Exercise goal
In the records that follow, the lines from the one containing "const lateralSleeve = sleeveFrame(SLEEVE_LATERAL, LATERAL);" to the one containing "before = set(bpy.data.objects)", inclusive, are to be given again exactly.

Entries with model source code
·····
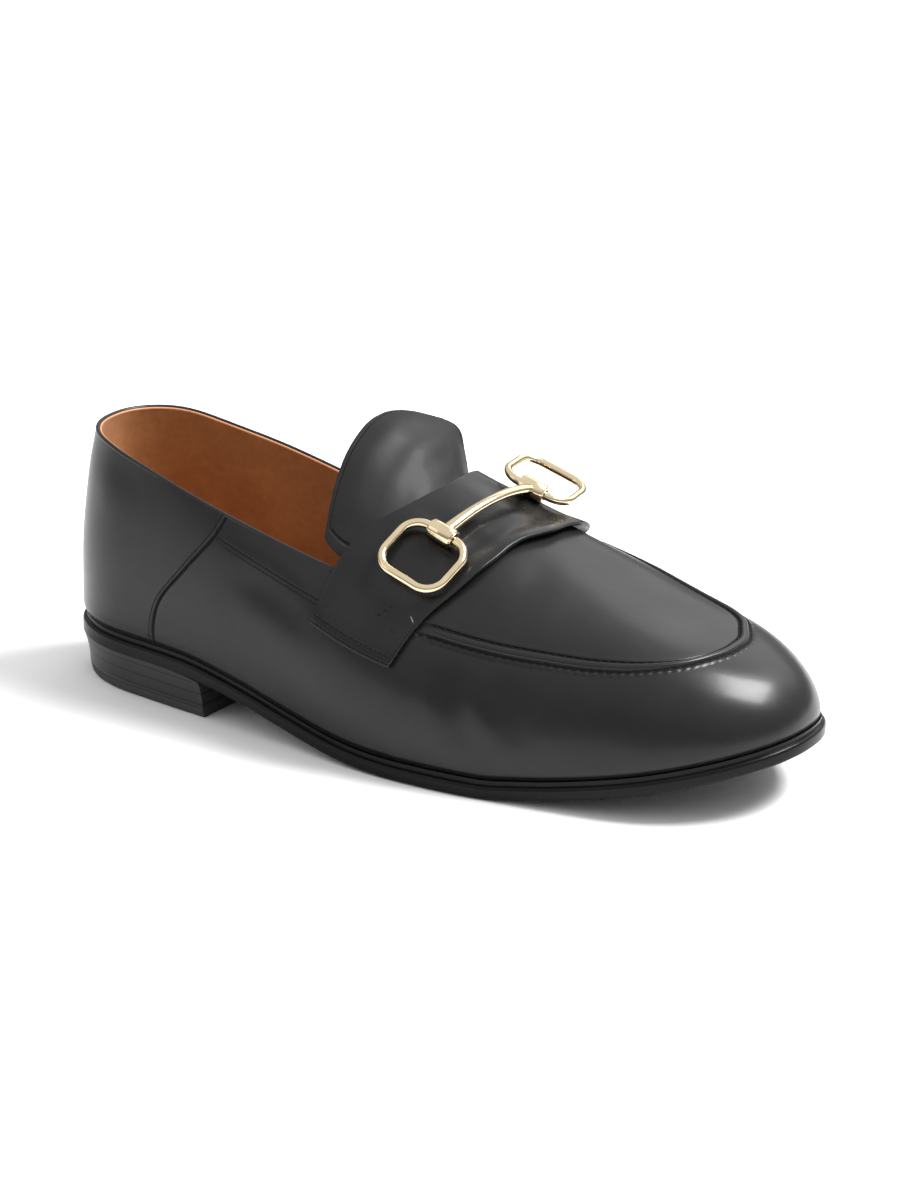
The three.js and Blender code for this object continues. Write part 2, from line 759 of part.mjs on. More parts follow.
// A plain closed link; one long side runs through the sleeve
function link(frame) {
  const path = [];
  const leaned = (a, b, turn) => travel(a.map((value) => value * Math.cos(turn)), b, Math.sin(turn));
  const outward = leaned(frame.across, frame.normal, frame.tilt);
  const normal = leaned(frame.normal, frame.across, -frame.tilt);
  const straight = LINK_LONG / 2 - LINK_CORNER;
  const wide = LINK_WIDE / 2 - LINK_CORNER;
  const middles = [
    [straight, wide, 0],
    [-straight, wide, 1],
    [-straight, -wide, 2],
    [straight, -wide, 3],
  ];
  const centre = travel(frame.centre, outward, LINK_WIDE / 2);
  for (const [u, w, quarter] of middles) {
    for (let k = 0; k <= CORNER_STEPS; k += 1) {
      const turn = ((quarter + k / CORNER_STEPS) * Math.PI) / 2;
      const along = u + LINK_CORNER * Math.cos(turn);
      const across = w + LINK_CORNER * Math.sin(turn);
      const at = travel(travel(centre, frame.along, along), outward, across);
      path.push({ at, normal });
    }
  }
  return wire(path, () => WIRE / 2, true);
}

function toManifold(body) {
  const flipped = body.volume() < 0;
  const faces = flipped ? body.faces.map((f) => [f[0], f[2], f[1]]) : body.faces;
  return new wasm.Manifold(
    new wasm.Mesh({
      numProp: 3,
      vertProperties: Float32Array.from(body.points.flat()),
      triVerts: Uint32Array.from(faces.flat()),
    }),
  );
}

function fromManifold(solid) {
  const body = new Body();
  const { vertProperties, triVerts, numProp } = solid.getMesh();
  const index = [];
  for (let k = 0; k < vertProperties.length; k += numProp) {
    index.push(body.point([...vertProperties.slice(k, k + 3)]));
  }
  for (let k = 0; k < triVerts.length; k += 3) {
    body.triangle(index[triVerts[k]], index[triVerts[k + 1]], index[triVerts[k + 2]]);
  }
  return body;
}

function straightWire(frame, length, radius) {
  const path = [-0.5, -SLEEVE_NECK, 0, SLEEVE_NECK, 0.5].map((share) => {
    const at = travel(frame.centre, frame.along, length * share);
    return { at, normal: frame.normal, share };
  });
  return wire(path, (place) => radius(place.share), false);
}

// The bar with its two sleeves, bored for the links
function bar(lateral, medial) {
  const path = [];
  for (let k = 0; k <= BAR_STEPS; k += 1) {
    const s = k / BAR_STEPS;
    const rise = 4 * s * (1 - s) * BAR_BOW;
    const normal = unit(between(lateral.normal, medial.normal, s));
    const at = travel(between(lateral.centre, medial.centre, s), normal, rise);
    path.push({ at, normal, s });
  }
  const waist = (place) => {
    const flare = Math.pow(2 * place.s - 1, 2);
    return (BAR_WIDE / 2) * (BAR_WAIST + (1 - BAR_WAIST) * flare);
  };
  let solid = toManifold(wire(path, waist, false));
  const shell = (share) => (SLEEVE_WIDE / 2) * (Math.abs(share) > SLEEVE_NECK ? SLEEVE_END : 1);
  for (const frame of [lateral, medial]) {
    solid = solid.add(toManifold(straightWire(frame, SLEEVE_LONG, shell)));
  }
  for (const frame of [lateral, medial]) {
    const bore = straightWire(frame, SLEEVE_LONG * 2, () => SLEEVE_BORE / 2);
    solid = solid.subtract(toManifold(bore));
  }
  return fromManifold(solid);
}

const lateralSleeve = sleeveFrame(SLEEVE_LATERAL, LATERAL);
const medialSleeve = sleeveFrame(SLEEVE_MEDIAL, MEDIAL);

const blackCalf = { color: 0x17171a, roughness: 0.35, metalness: 0 };
const soleEdge = { color: 0x0d0d0e, roughness: 0.28, metalness: 0 };
const blackRubber = { color: 0x222224, roughness: 0.7, metalness: 0 };
const tanCalf = { color: 0x9a5a2c, roughness: 0.55, metalness: 0 };
const paleGold = { color: 0xd8c08c, roughness: 0.22, metalness: 1 };

const shoe = new THREE.Group();
shoe.name = "loafer";
shoe.add(topLift().mesh("top_lift", blackRubber));
shoe.add(heelBlock().mesh("heel_block", soleEdge));
shoe.add(outsole().mesh("outsole", soleEdge));
shoe.add(insole().mesh("insole", tanCalf));
shoe.add(upper().mesh("upper", blackCalf));
shoe.add(saddle().mesh("saddle", blackCalf));
shoe.add(tongue().mesh("tongue", blackCalf));
shoe.add(bar(lateralSleeve, medialSleeve).mesh("ornament_bar", paleGold));
shoe.add(link(lateralSleeve).mesh("ornament_link_lateral", paleGold));
shoe.add(link(medialSleeve).mesh("ornament_link_medial", paleGold));

export default shoe;
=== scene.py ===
# %% [markdown]
# A men's loafer for the right foot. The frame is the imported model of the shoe:
# its solids say where each piece lies. This lesson dresses them: leather, lining,
# binding, seams, stitches, sole edge and the metal bar, each as its own mesh.

import math

import bmesh
import bpy
from mathutils import Matrix, Vector, noise
from mathutils.geometry import intersect_point_line


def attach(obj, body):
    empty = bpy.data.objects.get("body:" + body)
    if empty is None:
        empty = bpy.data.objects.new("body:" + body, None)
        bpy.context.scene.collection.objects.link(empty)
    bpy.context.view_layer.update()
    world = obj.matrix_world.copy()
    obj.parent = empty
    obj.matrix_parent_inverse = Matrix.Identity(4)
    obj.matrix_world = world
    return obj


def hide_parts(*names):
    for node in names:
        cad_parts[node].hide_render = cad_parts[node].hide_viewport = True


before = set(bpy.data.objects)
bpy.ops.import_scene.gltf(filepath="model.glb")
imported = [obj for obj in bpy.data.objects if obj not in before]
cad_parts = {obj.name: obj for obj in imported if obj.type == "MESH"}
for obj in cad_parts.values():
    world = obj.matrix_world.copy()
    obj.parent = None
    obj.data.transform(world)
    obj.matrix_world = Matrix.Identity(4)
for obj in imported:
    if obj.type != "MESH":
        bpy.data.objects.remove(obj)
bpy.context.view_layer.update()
MM = 0.001
print("frame nodes:", sorted(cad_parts))

# %% [markdown]
# Every piece of a shoe is drawn on its last, the wooden foot it is pulled over.
# So the last comes first, as a few sizes in millimetres and short tables of
# shares of them. A row of a table is one section of the shoe.

# %% Sizes and tables of the last
LENGTH, BALL_WIDTH, INSTEP, BACK_HEIGHT = 289, 100, 78, 91
HEEL_HEIGHT, TOE_SPRING, HEEL_CENTRE = 15, 20, 34
SOLE_THICK, WALL, JOINT = 6.5, 2.0, 0.3
HEEL_END, TOE_END = (0.12, 2.3), (0.8, 2.2)
GATHER_BACK, GATHER_FRONT, GATHER_SOFT = 0.13, 0.85, 8
THROAT, THROAT_BLEND = 0.525, 0.035
LATERAL, MEDIAL = -1, 1

OUTLINE = {
    "at": (0.0, 0.1, 0.22, 0.36, 0.5, 0.62, 0.72, 0.82, 0.92, 1.0),
    "centre": (0.0, -0.008, -0.022, -0.052, -0.068, -0.045, -0.02, -0.008, -0.002, 0.0),
    "lateral": (0.275, 0.322, 0.375, 0.41, 0.47, 0.508, 0.502, 0.475, 0.45, 0.42),
    "medial": (0.305, 0.325, 0.36, 0.375, 0.405, 0.465, 0.5, 0.48, 0.445, 0.4),
    "feather": (0.25, 0.25, 0.3, 0.6, 0.8, 0.85, 0.85, 0.85, 0.85, 0.85),
}
BOTTOM = {
    "at": (0.0, 0.12, 0.22, 0.3, 0.38, 0.46, 0.54, 0.66, 0.7, 0.76, 0.84, 0.92, 1.0),
    "arch": (1.02, 1.03, 1.0, 0.74, 0.38, 0.1, 0, 0, 0, 0, 0, 0, 0),
    "spring": (0, 0, 0, 0, 0, 0, 0, 0, 0.06, 0.19, 0.43, 0.71, 1.0),
}
SECTIONS = {
    "at": (0.0, 0.2, 0.32, 0.42, 0.5, 0.58, 0.68, 0.8, 0.9, 1.0),
    "crest": (1.85, 1.72, 1.5, 1.29, 1.13, 1.01, 0.87, 0.73, 0.65, 0.58),
    "shift": (0.0, 0.0, 0.06, 0.13, 0.17, 0.17, 0.13, 0.05, 0.01, 0.0),
    "lateral": (1.08, 1.03, 0.98, 0.9, 0.84, 0.78, 0.66, 0.52, 0.5, 0.55),
    "medial": (1.08, 1.0, 0.85, 0.7, 0.52, 0.46, 0.46, 0.48, 0.5, 0.55),
    "belly": (0.02, 0.05, 0.08, 0.08, 0.06, 0.04, 0.02, 0.0, 0.0, 0.0),
}
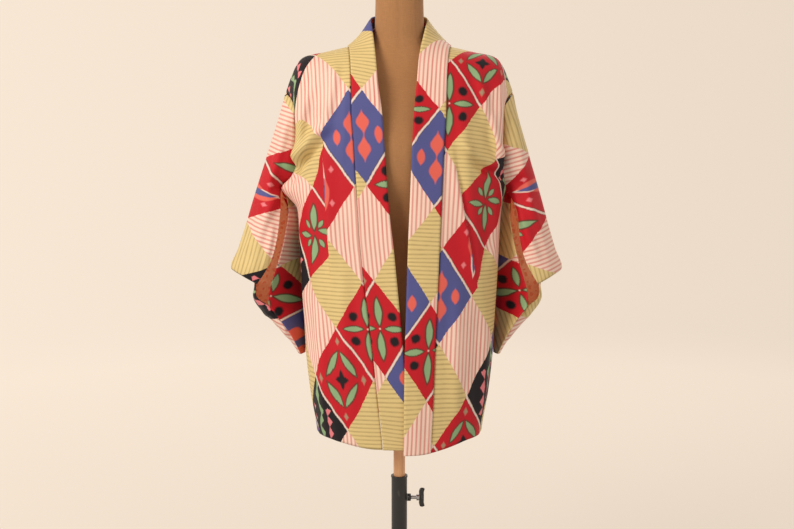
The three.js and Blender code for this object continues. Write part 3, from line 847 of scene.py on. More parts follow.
@dataclass(frozen=True)
class FiguredSilk:
    """Warp-printed silk with a repeat of lozenges: plain striped ones and figured dark ones.

    Attributes:
        name: name of the material.
        first_chain: motifs down one diagonal chain of dark lozenges.
        second_chain: motifs down the next chain.
        swaps_light: True where the two striped grounds change places.
        width: width of a lozenge, in metres.
        height: height of a lozenge, in metres.
    """

    name: str
    first_chain: tuple[Motif, ...] = (Motif.FLOWER, Motif.RING, Motif.STEM, Motif.CHAIN)
    second_chain: tuple[Motif, ...] = (Motif.CHAIN, Motif.EYE, Motif.LEAVES, Motif.STEM)
    swaps_light: bool = False
    width: float = 0.133
    height: float = 0.1926
    feather: float = 0.0062  # how far the threads blur an edge along the warp
    cream_pitch: float = 0.0084
    blush_pitch: float = 0.0087
    weft_pitch: float = 0.0011
    warp_pitch: float = 0.0009
    cream: Rgb = linear(228, 199, 134)
    cream_line: Rgb = linear(172, 144, 92)
    blush: Rgb = linear(250, 216, 194)
    blush_line: Rgb = linear(216, 106, 98)
    red: Rgb = linear(198, 16, 32)
    blue: Rgb = linear(84, 86, 142)
    coral: Rgb = linear(232, 100, 84)
    green: Rgb = linear(146, 174, 126)
    leaf_rim: Rgb = linear(72, 52, 36)
    black: Rgb = linear(22, 18, 24)
    pale: Rgb = linear(240, 214, 196)
    pink: Rgb = linear(236, 128, 132)
    beige: Rgb = linear(172, 140, 110)

    def petal(
        self, x: Weave, y: Weave, centre: tuple[float, float], lean: float, size: tuple[float, float]
    ) -> Weave:
        """How far a point is from a pointed petal's middle: below 1 inside it.

        Args:
            x: distance across the lozenge.
            y: distance down the lozenge.
            centre: the petal's middle.
            lean: angle of its length from the upright, in degrees.
            size: its length and width.

        Returns:
            The petal's own measure.
        """
        turn = math.radians(lean)
        from_x, from_y = x - centre[0], y - centre[1]
        length = from_x * math.sin(turn) + from_y * math.cos(turn)
        width = from_x * math.cos(turn) - from_y * math.sin(turn)
        reach = length * (2 / size[0])
        return abs(width * (2 / size[1])) + reach * reach

    def leaf(self, dye: Dye, measure: Weave) -> Dye:
        """Lays a green petal with a thin dark rim."""
        return dye.over(self.leaf_rim, measure.inside(1.3, 0.5)).over(
            self.green, measure.inside(0.92, 0.3)
        )

    def dot(self, x: Weave, y: Weave, centre: tuple[float, float]) -> Weave:
        """Distance from a point."""
        from_x, from_y = x - centre[0], y - centre[1]
        return (from_x * from_x + from_y * from_y).math("SQRT")

    def lozenge(
        self, x: Weave, y: Weave, centre: tuple[float, float], half: tuple[float, float]
    ) -> Weave:
        """A lozenge's own measure: below 1 inside it."""
        return abs(x - centre[0]) * (1 / half[0]) + abs(y - centre[1]) * (1 / half[1])

    def flower(self, tree: bpy.types.NodeTree, x: Weave, y: Weave) -> Dye:
        """Four petals and four dots on red."""
        side, down = abs(x), abs(y)
        dye = Dye(tree, self.red).over(
            self.black, self.dot(side, down, (0.027, 0.025)).inside(0.0092, 0.004)
        )
        dye = self.leaf(dye, self.petal(side, down, (0, 0.034), 0, (0.058, 0.0155)))
        dye = self.leaf(dye, self.petal(side, down, (0.029, 0), 90, (0.040, 0.012)))
        return dye.over(self.pale, self.dot(x, y, (0, 0)).inside(0.0016, 0.002))

    def ring(self, tree: bpy.types.NodeTree, x: Weave, y: Weave) -> Dye:
        """A ring of four petals round a small cross, with a lozenge at each corner."""
        side, down = abs(x), abs(y)
        upright = self.petal(side, down, (0, 0), 0, (0.035, 0.015))
        level = self.petal(side, down, (0, 0), 90, (0.033, 0.015))
        dye = Dye(tree, self.red).over(self.black, upright.math("MINIMUM", level).inside(1, 0.5))
        dye = self.leaf(dye, self.petal(side, down, (0.0175, 0.027), -35, (0.052, 0.0125)))
        tips = self.lozenge(side, down, (0, 0.068), (0.005, 0.008)).math(
            "MINIMUM", self.lozenge(side, down, (0.046, 0), (0.005, 0.008))
        )
        return dye.over(self.beige, tips.inside(1, 0.7))

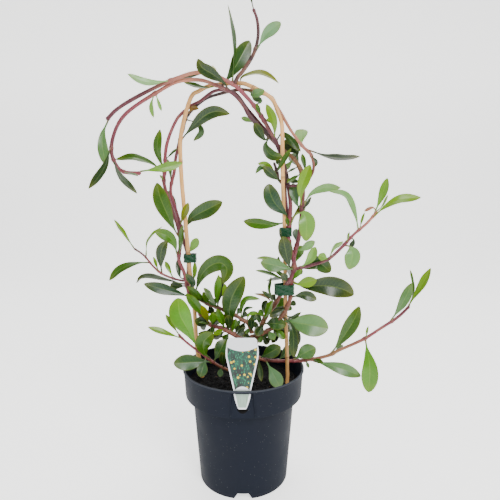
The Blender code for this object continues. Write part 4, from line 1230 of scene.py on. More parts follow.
# The cane from its left end to its right one, as x,z
CANE_POINTS = read_points(
    "-66,52 -69,168 -77,220 -81,300 -86.7,350 -90,400 -93.6,450 -97,500 -97.7,550 -93,580 "
    "-80,620 -67,630 -48,638 -9,641.5 9.6,638 42.6,620 54,598 60,580 61.2,550 62.4,500 63.5,465 "
    "66,420 68,330 69.4,280 71.8,220 73.2,180 73,159 66,50")

# Each stem: radius at its foot and tip, bark colours, then its points as x,z,forward
STEMS = {
    "crown_stem": """
    5.2 3.6 wood brown
    5,120,0 8,172,0 12,215,0 15,243,0""",
    "stem_left_outer": """
    2.3 1.6 brown pink purple pink purple purple
    8.6,231,0 -0.5,234,2 -9,239,3 -31,252,4 -58,262,0 -75,285,-5 -89.6,317,-10 -95.6,346,-12
    -104,369,-14 -101,395,-12 -105,424,-12 -116,457,-14 -124.4,489,-14 -123,510,-14
    -120.5,541,-15 -114.8,562,-18 -105,583,-25 -97,594,-28 -80,608,-26 -66,615,-20 -43,630,-14
    -20,630,-12 -8,623,-11 5,606,-10 18,591,-10 40,566,-11""",
    "stem_left_inner": """
    2.1 1.5 brown brown purple purple pink dusk dusk tan salmon purple dusk
    14,246.3,2 8,262,5 -2,268,5 -12,275,3 -33,285,0 -58,295,-11 -75,305,-22 -88,320,-26.5
    -89.5,340,-26 -89.2,371,-25.6 -96,400,-26 -103,435,-24 -114.5,476,-21 -108,508,-20
    -105,530,-21 -98,558,-27 -93,572,-28 -88.5,588,-28 -80,600,-27 -58,618,-24 -30,627,-19
    -2,632,-13 20,628,-7 43,621.6,-2 50.6,610,0 58,598,3 73,573,15 91,549,22 106,534,22
    110.5,514,21 105,499,20 97,492,18 87,487,15 76,486,10 68,487.5,5 62,490,2.5 55,497,2
    54,505,1 48,523,-1""",
    "stem_right_front": """
    2.4 2 tan brown purple pink dusk purple pink salmon purple purple
    18,218,-1.5 22,232,-8 29,256,-9 38,276,-3 50,292,6 62,312,16 72,330,20 83,354,20
    76.5,384,17 72,407,13 73.5,425,12 75,449,9 74.4,464,6 71,487,1 66.6,509,0 55,545,2 34,583,2
    15.5,610,1.5 -2,629,2 -11,637,3 -29,647,5 -51,655.6,7 -74.5,656.6,9 -100,649,12 -130,637,14
    -169,618,14 -195,602,12 -211,586.5,11""",
    "stem_right_back": """
    2.3 1.9 brown brown pink purple tan dusk purple salmon pink purple pink
    19.4,239,2 30,244.5,3 47,254,5 60,270,12 70,286,17 75.5,300,17 77.3,312,14.5 77.3,326,13.5
    80.5,350,11 82.6,378,12 89.6,407,15 93,450,10 95,480,7 91,508.6,4 78.5,528.5,1 60,543,-5
    40.5,562,-5 12,590,-4 1.3,608,-4 -15,626,-4 -40,638,-1 -66,646,2 -100,643.6,5 -135,626,10
    -171,604,14 -190,585.5,14 -201.4,562,14 -205.4,539,15 -199.6,520,17 -187,508,19
    -160,505.5,20""",
    "stem_right_short": """
    1.8 1.3 purple purple
    71.4,426,8.2 70,434,5 70,443,4 67.8,464,3 66,487,-1.5 65,497,-3.5 63.5,508,-5""",
    "top_shoot": """
    2.3 1.4 dusk dusk purple
    -12.9,641,3.7 -6.6,652,6 1.5,661,7 16.6,685,9 23,709.5,10 21.6,732,9 15.4,749,7""",
    "runner_left_upper": """
    1.4 1 purple pink dusk
    -96.3,333.2,-11 -109.6,336,-8 -130,344,-4 -144.5,356,0 -160,375,3 -175.6,386.5,5""",
    "runner_left_lower": """
    1.8 1.2 tan brown pink pink
    3,173,1 -8,175,5 -23,180,10 -42,189,17 -66,207,23 -95,230,25 -108,244,25""",
    "runner_right_upper": """
    1.9 1.4 purple purple pink salmon
    85.2,353,20 110,359,20 137,369,20 158,388,20 177,409,19 196,426,17 208,440,16 212.5,447,16""",
    "runner_right_lower": """
    2.1 1.6 brown pink tan pink purple
    15.7,199.3,1.2 25,202,5 35,199,5 49.5,197.5,4 83.5,197.4,4 107,199,8 139,206,14 161,217,16
    199,235,20 227,254,22 253,272,23 272,291,23""",
}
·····
Reply to the exercise
const lateralSleeve = sleeveFrame(SLEEVE_LATERAL, LATERAL);
const medialSleeve = sleeveFrame(SLEEVE_MEDIAL, MEDIAL);

const blackCalf = { color: 0x17171a, roughness: 0.35, metalness: 0 };
const soleEdge = { color: 0x0d0d0e, roughness: 0.28, metalness: 0 };
const blackRubber = { color: 0x222224, roughness: 0.7, metalness: 0 };
const tanCalf = { color: 0x9a5a2c, roughness: 0.55, metalness: 0 };
const paleGold = { color: 0xd8c08c, roughness: 0.22, metalness: 1 };

const shoe = new THREE.Group();
shoe.name = "loafer";
shoe.add(topLift().mesh("top_lift", blackRubber));
shoe.add(heelBlock().mesh("heel_block", soleEdge));
shoe.add(outsole().mesh("outsole", soleEdge));
shoe.add(insole().mesh("insole", tanCalf));
shoe.add(upper().mesh("upper", blackCalf));
shoe.add(saddle().mesh("saddle", blackCalf));
shoe.add(tongue().mesh("tongue", blackCalf));
shoe.add(bar(lateralSleeve, medialSleeve).mesh("ornament_bar", paleGold));
shoe.add(link(lateralSleeve).mesh("ornament_link_lateral", paleGold));
shoe.add(link(medialSleeve).mesh("ornament_link_medial", paleGold));

export default shoe;
=== scene.py ===
# %% [markdown]
# A men's loafer for the right foot. The frame is the imported model of the shoe:
# its solids say where each piece lies. This lesson dresses them: leather, lining,
# binding, seams, stitches, sole edge and the metal bar, each as its own mesh.

import math

import bmesh
import bpy
from mathutils import Matrix, Vector, noise
from mathutils.geometry import intersect_point_line


def attach(obj, body):
    empty = bpy.data.objects.get("body:" + body)
    if empty is None:
        empty = bpy.data.objects.new("body:" + body, None)
        bpy.context.scene.collection.objects.link(empty)
    bpy.context.view_layer.update()
    world = obj.matrix_world.copy()
    obj.parent = empty
    obj.matrix_parent_inverse = Matrix.Identity(4)
    obj.matrix_world = world
    return obj


def hide_parts(*names):
    for node in names:
        cad_parts[node].hide_render = cad_parts[node].hide_viewport = True


before = set(bpy.data.objects)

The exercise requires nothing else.